For Guard Three: call the toast wrapper 15 times with the same (message, type) pair. Assert the underlying toast library's display function was called exactly once. Each of these test suites should complete in under 100 milliseconds. They're cheap to write and they catch regressions before any user sees them.
Your Implementation Checklist
The Bigger Lesson: Coordination Failures Hide in Plain Sight
The 401 cascade is not a weird edge case. It's a specific instance of a pattern that shows up everywhere systems have multiple independent actors responding to the same event without any shared awareness of each other. The cascade happens because each request handler is doing exactly what it was designed to do. The problem is the absence of coordination between them.
That's what the mutex is. That's what the backoff Map is. That's what the dedup Set is. Each one is a shared coordination point that transforms a crowd of independent responders into a single, coherent response.
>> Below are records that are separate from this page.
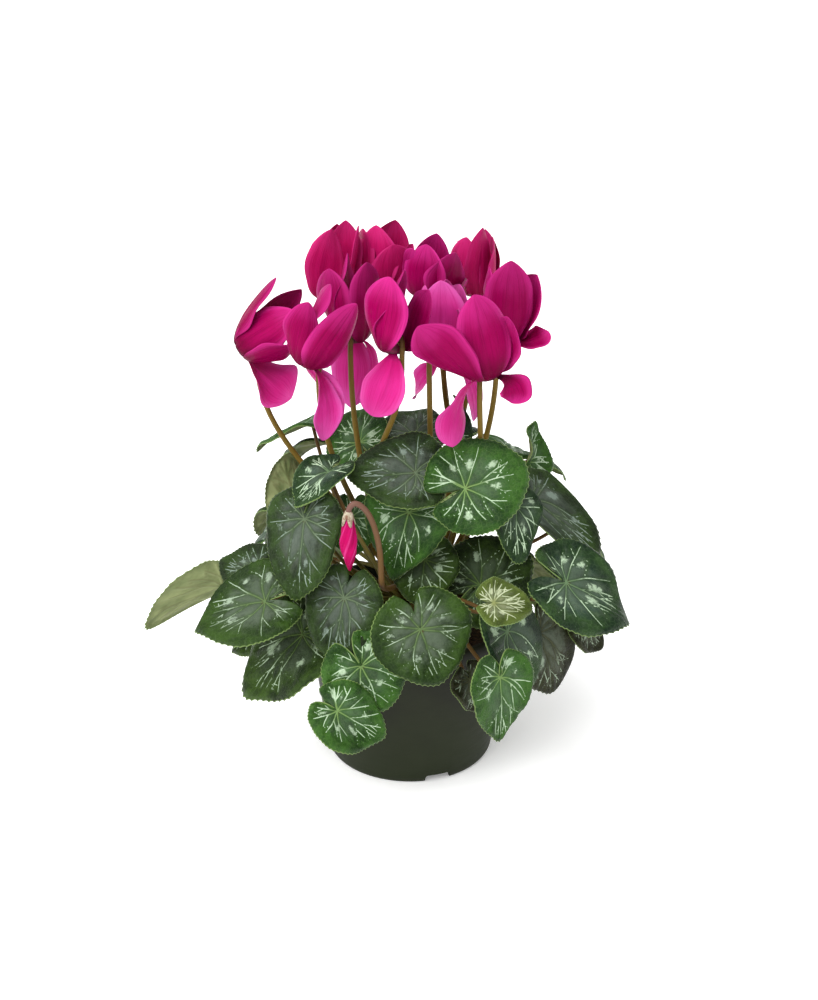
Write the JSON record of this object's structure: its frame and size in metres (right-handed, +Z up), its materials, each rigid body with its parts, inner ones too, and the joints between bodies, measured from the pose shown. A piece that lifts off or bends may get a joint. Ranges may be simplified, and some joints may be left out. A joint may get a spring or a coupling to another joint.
{
  "type": "potted cyclamen",
  "caption": "Flowering cyclamen house plant in a round plastic nursery pot: marbled heart-shaped leaves on long stalks and nodding blooms with swept-back petals.",
  "frame": {"origin": "on the surface the pot stands on, under the middle of the plant's whole spread; the pot's axis is 15.1 mm along +X and 1.3 mm along +Y from it", "axes": "+Z up, along the pot's axis; -Y is the front, the side the picture shows; +X is the viewer's right"},
  "size_m": [0.3365, 0.2985, 0.3861],
  "materials": {
    "pot": "dark olive-grey moulded plastic, slightly scuffed",
    "soil": "moist peat with bark crumbs",
    "tuber": "corky brown skin",
    "stem": "smooth, faintly glossy plant skin, olive below and brown above",
    "leaf": "waxy dark green blade with silver marbling and a pale margin",
    "petal": "velvety magenta petal with a satin sheen"
  },
  "bodies": {
    "root": {"pot": "pot", "soil": "soil", "tuber": "tuber", "stems": "stem", "bud": "petal", "bloom_far_left": "petal", "bloom_front_left": "petal", "bloom_top_left": "petal", "bloom_left_centre": "petal", "bloom_centre": "petal", "bloom_top_centre": "petal", "bloom_top_middle": "petal", "bloom_pink_centre": "petal", "bloom_front_right": "petal", "bloom_top_right": "petal", "bloom_right": "petal", "bloom_back_low": "petal", "leaf_front_lowest": "leaf", "leaf_front_right": "leaf", "leaf_young_right": "leaf", "leaf_front_centre": "leaf", "leaf_front_low": "leaf", "leaf_crown_right": "leaf", "leaf_crown_front": "leaf", "leaf_left_small": "leaf", "leaf_centre": "leaf", "leaf_left_grey": "leaf", "leaf_right_mid": "leaf", "leaf_right_silver": "leaf", "leaf_under_bud": "leaf", "leaf_left_long": "leaf", "leaf_bottom_left": "leaf", "leaf_right_big": "leaf", "leaf_right_upper": "leaf", "leaf_right_small": "leaf", "leaf_right_low": "leaf", "leaf_left_far": "leaf", "leaf_left_behind": "leaf", "leaf_centre_right": "leaf", "leaf_centre_deep": "leaf", "leaf_behind_bud": "leaf", "leaf_left_upper": "leaf", "leaf_left_pale": "leaf", "leaf_left_edge": "leaf", "leaf_back_left_top": "leaf", "leaf_back_centre_top": "leaf", "leaf_back_right_top": "leaf", "leaf_right_top_curl": "leaf", "leaf_pot_shade": "leaf", "leaf_left_low": "leaf", "leaf_back_right_high": "leaf", "leaf_back_high": "leaf", "leaf_back_left_high": "leaf", "leaf_side_right": "leaf", "leaf_side_left": "leaf", "leaf_back_right_mid": "leaf", "leaf_back_mid": "leaf", "leaf_back_left_mid": "leaf", "leaf_back_low_right": "leaf", "leaf_back_low_left": "leaf"}
  },
  "joints": []
}
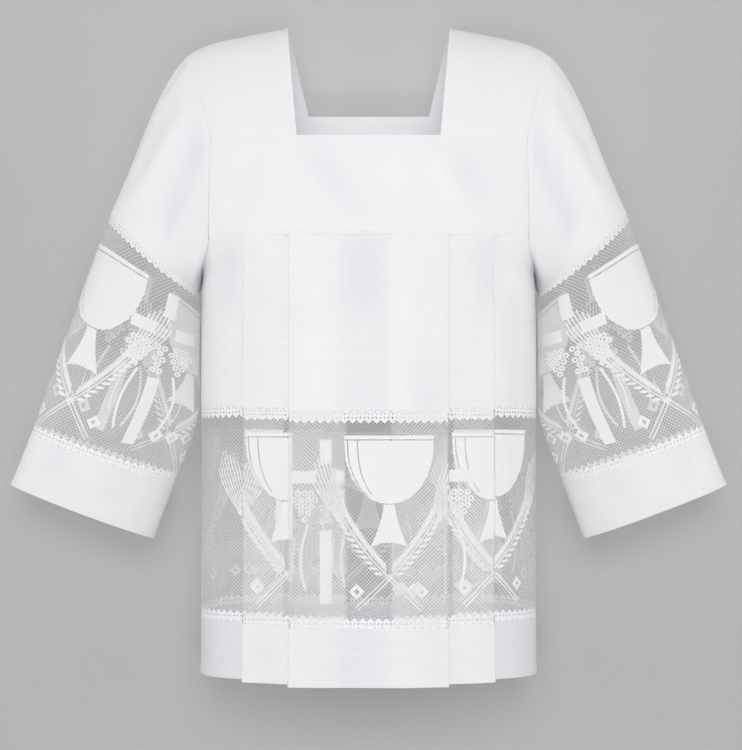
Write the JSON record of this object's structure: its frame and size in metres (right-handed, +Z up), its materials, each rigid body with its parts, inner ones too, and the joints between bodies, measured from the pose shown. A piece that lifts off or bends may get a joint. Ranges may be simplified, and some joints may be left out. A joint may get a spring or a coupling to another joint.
{
  "type": "surplice",
  "caption": "Worn white surplice with a square neck, pleated skirt, wide sleeves and bands of figured lace above plain hems.",
  "frame": {"origin": "where the wearer's shoulders carry it: on the centre line, level with the neck's highest edge", "axes": "+X to the right of someone who looks at the front, +Y from front to back, +Z up"},
  "size_m": [0.93, 0.2711, 0.8365],
  "materials": {
    "cloth": "matte fine ribbed weave",
    "lace": "matte figured net"
  },
  "bodies": {
    "root": {"yoke_front": "cloth", "yoke_back": "cloth", "shoulder_left": "cloth", "shoulder_right": "cloth", "skirt_front": "cloth", "skirt_back": "cloth", "lace_front": "lace", "lace_back": "lace", "hem_front": "cloth", "hem_back": "cloth", "sleeve_left": "cloth", "sleeve_right": "cloth", "sleeve_lace_left": "lace", "sleeve_lace_right": "lace", "cuff_left": "cloth", "cuff_right": "cloth"}
  },
  "joints": []
}
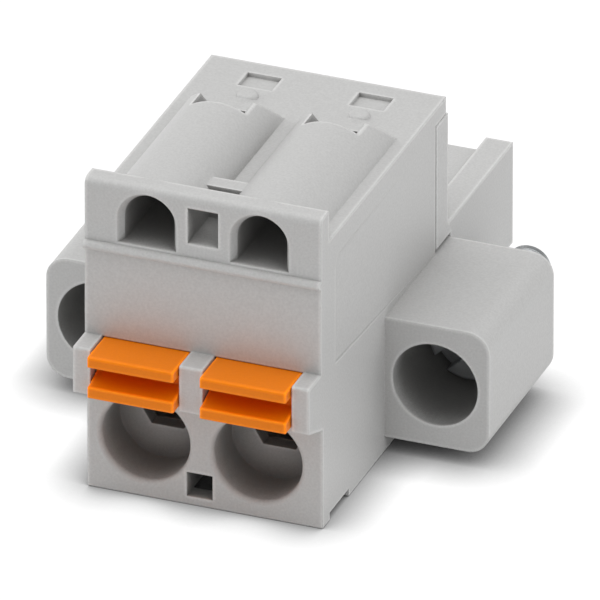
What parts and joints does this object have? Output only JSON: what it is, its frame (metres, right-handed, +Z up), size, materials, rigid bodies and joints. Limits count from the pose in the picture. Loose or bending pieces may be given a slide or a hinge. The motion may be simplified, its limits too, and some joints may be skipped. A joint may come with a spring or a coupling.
{
  "type": "pluggable terminal block",
  "caption": "Pluggable wire-to-board terminal block with push-in spring clamps, release levers, screw flanges and a rear mating plug.",
  "frame": {"origin": "centre of the bounding box at the base on which the housing stands", "axes": "+Y from the conductor side to the mating side, +Z up, +X to the right when looking at the conductor entries"},
  "size_m": [0.0302, 0.0374, 0.0224],
  "materials": {
    "housing_plastic": "fine matt moulded polyamide, light grey",
    "lever_plastic": "satin moulded plastic, orange",
    "spring_steel": "rolled spring steel",
    "tinned_copper": "tin plated copper alloy",
    "screw_steel": "zinc plated"
  },
  "bodies": {
    "housing": {"housing": "housing_plastic", "contact_carrier": "housing_plastic", "clamp_spring_left": "spring_steel", "clamp_spring_right": "spring_steel", "current_bar_left": "tinned_copper", "current_bar_right": "tinned_copper", "socket_contact_left": "tinned_copper", "socket_contact_right": "tinned_copper", "overspring_left": "spring_steel", "overspring_right": "spring_steel"},
    "lever_left": {"lever_left": "lever_plastic"},
    "lever_right": {"lever_right": "lever_plastic"},
    "screw_left": {"flange_screw_left": "screw_steel"},
    "screw_right": {"flange_screw_right": "screw_steel"}
  },
  "joints": [
    {"name": "lever_left_press", "type": "slide", "parent": "housing", "child": "lever_left", "axis": [0, 1, 0], "range_m": [0, 0.00175], "stiffness_N_per_m": 2000, "springref_m": -0.0005, "deforming": ["clamp_spring_left"]},
    {"name": "lever_right_press", "type": "slide", "parent": "housing", "child": "lever_right", "axis": [0, 1, 0], "range_m": [0, 0.00175], "stiffness_N_per_m": 2000, "springref_m": -0.0005, "deforming": ["clamp_spring_right"]},
    {"name": "screw_left_turn", "type": "hinge", "parent": "housing", "child": "screw_left", "pos_m": [-0.01143, 0.00133, 0.00554], "axis": [0, 1, 0], "continuous": true},
    {"name": "screw_right_turn", "type": "hinge", "parent": "housing", "child": "screw_right", "pos_m": [0.01143, 0.00133, 0.00554], "axis": [0, 1, 0], "continuous": true}
  ]
}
These patterns have names in distributed systems literature. Single-flight. Circuit breaker. Idempotency key. You're applying the same thinking at the frontend layer, at a smaller scale, with the same underlying logic. The fact that it's a browser tab rather than a fleet of microservices doesn't change the structure of the problem.
"The solution to a coordination failure is not better error handling. It is a coordination mechanism."
Look at your own codebase with that framing. Find the places where multiple independent actors respond to the same event. A WebSocket reconnect handler. A polling loop that doesn't account for concurrent instances. A notification system that doesn't deduplicate by event ID. The 401 cascade is visible because it produces banners the user can count. Other coordination failures are quieter and more expensive.
As dashboards grow more real-time, as more state is shared across more components, these patterns stop being optimizations and start being prerequisites. Building them in now costs 60 lines. Retrofitting them after a production incident costs considerably more.